## Task to complete
From the data that follows, print exactly the lines starting at the one containing "rear_vent_grille();" and ending at the one containing "points = [vertex.co"; include both of them and nothing more.

## Data excerpts
━━━━

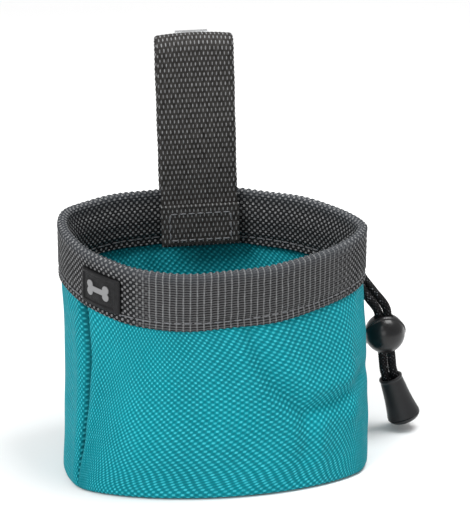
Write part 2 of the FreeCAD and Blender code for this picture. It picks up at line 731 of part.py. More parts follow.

━━━━

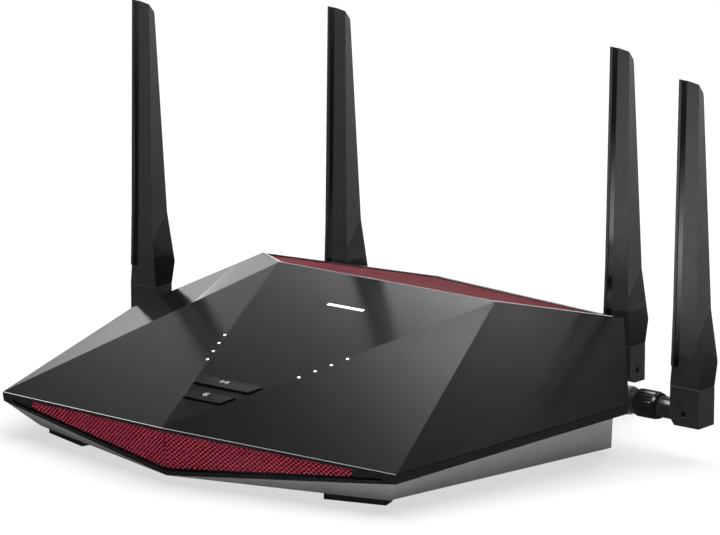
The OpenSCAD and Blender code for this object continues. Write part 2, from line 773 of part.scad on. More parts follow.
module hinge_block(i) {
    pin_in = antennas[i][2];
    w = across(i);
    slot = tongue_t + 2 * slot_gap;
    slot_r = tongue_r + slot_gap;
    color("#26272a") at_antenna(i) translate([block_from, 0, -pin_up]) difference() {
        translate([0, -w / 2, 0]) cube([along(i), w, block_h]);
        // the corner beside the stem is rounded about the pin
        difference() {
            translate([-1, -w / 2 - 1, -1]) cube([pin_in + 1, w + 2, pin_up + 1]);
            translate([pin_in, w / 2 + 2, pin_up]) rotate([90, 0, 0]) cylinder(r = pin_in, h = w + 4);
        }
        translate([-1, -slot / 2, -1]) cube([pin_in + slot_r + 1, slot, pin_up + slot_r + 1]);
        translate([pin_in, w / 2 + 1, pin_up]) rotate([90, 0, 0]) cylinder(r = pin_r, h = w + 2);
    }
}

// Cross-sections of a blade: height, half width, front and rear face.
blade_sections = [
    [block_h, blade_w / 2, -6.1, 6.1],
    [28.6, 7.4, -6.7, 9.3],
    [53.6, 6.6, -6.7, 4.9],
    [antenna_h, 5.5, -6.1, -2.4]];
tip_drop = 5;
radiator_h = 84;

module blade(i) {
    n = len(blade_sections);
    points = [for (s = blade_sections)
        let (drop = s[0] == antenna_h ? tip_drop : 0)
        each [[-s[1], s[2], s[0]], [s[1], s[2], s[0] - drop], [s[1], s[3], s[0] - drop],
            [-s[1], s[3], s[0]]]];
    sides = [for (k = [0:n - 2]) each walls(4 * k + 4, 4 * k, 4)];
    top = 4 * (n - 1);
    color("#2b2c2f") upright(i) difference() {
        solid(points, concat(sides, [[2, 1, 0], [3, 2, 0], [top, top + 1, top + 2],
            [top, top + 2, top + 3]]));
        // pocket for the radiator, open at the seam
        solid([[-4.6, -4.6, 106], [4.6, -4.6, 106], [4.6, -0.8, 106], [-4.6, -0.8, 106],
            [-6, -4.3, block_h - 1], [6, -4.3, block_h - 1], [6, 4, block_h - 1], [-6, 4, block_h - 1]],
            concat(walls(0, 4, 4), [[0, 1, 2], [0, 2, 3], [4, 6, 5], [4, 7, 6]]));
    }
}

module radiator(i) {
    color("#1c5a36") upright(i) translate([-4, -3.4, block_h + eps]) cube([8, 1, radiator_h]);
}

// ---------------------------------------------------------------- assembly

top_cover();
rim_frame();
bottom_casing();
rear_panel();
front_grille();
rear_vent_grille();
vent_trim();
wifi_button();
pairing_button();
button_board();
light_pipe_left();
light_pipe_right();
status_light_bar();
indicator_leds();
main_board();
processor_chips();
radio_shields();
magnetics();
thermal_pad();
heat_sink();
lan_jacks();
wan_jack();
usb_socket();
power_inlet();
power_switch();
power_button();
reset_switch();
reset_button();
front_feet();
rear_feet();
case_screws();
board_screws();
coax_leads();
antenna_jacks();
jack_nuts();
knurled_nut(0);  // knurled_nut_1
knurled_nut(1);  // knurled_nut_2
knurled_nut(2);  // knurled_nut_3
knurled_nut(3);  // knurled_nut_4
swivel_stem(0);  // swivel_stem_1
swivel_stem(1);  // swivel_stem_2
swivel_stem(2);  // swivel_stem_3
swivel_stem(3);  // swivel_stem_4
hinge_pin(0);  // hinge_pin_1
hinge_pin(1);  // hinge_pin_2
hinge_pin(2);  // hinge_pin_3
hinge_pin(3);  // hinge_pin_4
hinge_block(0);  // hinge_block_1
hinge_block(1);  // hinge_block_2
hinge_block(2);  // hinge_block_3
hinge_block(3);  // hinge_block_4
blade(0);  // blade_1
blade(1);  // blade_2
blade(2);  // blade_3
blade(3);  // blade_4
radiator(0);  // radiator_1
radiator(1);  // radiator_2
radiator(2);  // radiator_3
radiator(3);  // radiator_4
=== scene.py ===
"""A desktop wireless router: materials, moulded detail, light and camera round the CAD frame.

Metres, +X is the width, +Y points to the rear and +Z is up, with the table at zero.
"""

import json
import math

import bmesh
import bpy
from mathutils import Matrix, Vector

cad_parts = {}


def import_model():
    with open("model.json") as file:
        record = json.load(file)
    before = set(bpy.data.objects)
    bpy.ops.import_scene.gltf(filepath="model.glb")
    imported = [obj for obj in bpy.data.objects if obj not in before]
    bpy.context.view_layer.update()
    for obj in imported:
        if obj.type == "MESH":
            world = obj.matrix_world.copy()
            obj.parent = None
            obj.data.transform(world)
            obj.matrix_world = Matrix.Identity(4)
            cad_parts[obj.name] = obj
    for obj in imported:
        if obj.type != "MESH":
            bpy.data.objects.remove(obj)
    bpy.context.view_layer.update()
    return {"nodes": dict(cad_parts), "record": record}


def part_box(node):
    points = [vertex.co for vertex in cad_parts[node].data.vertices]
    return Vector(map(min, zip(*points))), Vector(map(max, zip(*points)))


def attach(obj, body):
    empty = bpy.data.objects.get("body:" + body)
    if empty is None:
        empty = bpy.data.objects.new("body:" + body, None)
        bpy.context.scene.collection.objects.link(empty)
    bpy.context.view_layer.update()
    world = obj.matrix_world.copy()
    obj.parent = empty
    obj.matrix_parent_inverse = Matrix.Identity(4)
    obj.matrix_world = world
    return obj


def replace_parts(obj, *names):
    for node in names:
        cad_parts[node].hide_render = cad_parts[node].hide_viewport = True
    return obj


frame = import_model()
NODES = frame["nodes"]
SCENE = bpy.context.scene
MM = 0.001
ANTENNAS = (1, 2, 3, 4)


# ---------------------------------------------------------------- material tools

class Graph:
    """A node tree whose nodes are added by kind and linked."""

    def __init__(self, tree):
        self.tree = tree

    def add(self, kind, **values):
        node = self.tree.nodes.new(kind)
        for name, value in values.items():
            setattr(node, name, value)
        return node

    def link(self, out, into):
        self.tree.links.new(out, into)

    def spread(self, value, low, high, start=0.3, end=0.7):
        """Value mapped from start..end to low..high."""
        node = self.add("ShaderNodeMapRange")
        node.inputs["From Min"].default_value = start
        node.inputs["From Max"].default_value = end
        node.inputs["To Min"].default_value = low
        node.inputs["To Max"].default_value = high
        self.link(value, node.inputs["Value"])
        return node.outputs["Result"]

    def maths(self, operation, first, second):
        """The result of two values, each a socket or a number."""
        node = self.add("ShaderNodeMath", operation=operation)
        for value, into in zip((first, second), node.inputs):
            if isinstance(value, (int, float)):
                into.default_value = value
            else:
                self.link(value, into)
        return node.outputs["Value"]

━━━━

## Written response
rear_vent_grille();
vent_trim();
wifi_button();
pairing_button();
button_board();
light_pipe_left();
light_pipe_right();
status_light_bar();
indicator_leds();
main_board();
processor_chips();
radio_shields();
magnetics();
thermal_pad();
heat_sink();
lan_jacks();
wan_jack();
usb_socket();
power_inlet();
power_switch();
power_button();
reset_switch();
reset_button();
front_feet();
rear_feet();
case_screws();
board_screws();
coax_leads();
antenna_jacks();
jack_nuts();
knurled_nut(0);  // knurled_nut_1
knurled_nut(1);  // knurled_nut_2
knurled_nut(2);  // knurled_nut_3
knurled_nut(3);  // knurled_nut_4
swivel_stem(0);  // swivel_stem_1
swivel_stem(1);  // swivel_stem_2
swivel_stem(2);  // swivel_stem_3
swivel_stem(3);  // swivel_stem_4
hinge_pin(0);  // hinge_pin_1
hinge_pin(1);  // hinge_pin_2
hinge_pin(2);  // hinge_pin_3
hinge_pin(3);  // hinge_pin_4
hinge_block(0);  // hinge_block_1
hinge_block(1);  // hinge_block_2
hinge_block(2);  // hinge_block_3
hinge_block(3);  // hinge_block_4
blade(0);  // blade_1
blade(1);  // blade_2
blade(2);  // blade_3
blade(3);  // blade_4
radiator(0);  // radiator_1
radiator(1);  // radiator_2
radiator(2);  // radiator_3
radiator(3);  // radiator_4
=== scene.py ===
"""A desktop wireless router: materials, moulded detail, light and camera round the CAD frame.

Metres, +X is the width, +Y points to the rear and +Z is up, with the table at zero.
"""

import json
import math

import bmesh
import bpy
from mathutils import Matrix, Vector

cad_parts = {}


def import_model():
    with open("model.json") as file:
        record = json.load(file)
    before = set(bpy.data.objects)
    bpy.ops.import_scene.gltf(filepath="model.glb")
    imported = [obj for obj in bpy.data.objects if obj not in before]
    bpy.context.view_layer.update()
    for obj in imported:
        if obj.type == "MESH":
            world = obj.matrix_world.copy()
            obj.parent = None
            obj.data.transform(world)
            obj.matrix_world = Matrix.Identity(4)
            cad_parts[obj.name] = obj
    for obj in imported:
        if obj.type != "MESH":
            bpy.data.objects.remove(obj)
    bpy.context.view_layer.update()
    return {"nodes": dict(cad_parts), "record": record}


def part_box(node):
    points = [vertex.co for vertex in cad_parts[node].data.vertices]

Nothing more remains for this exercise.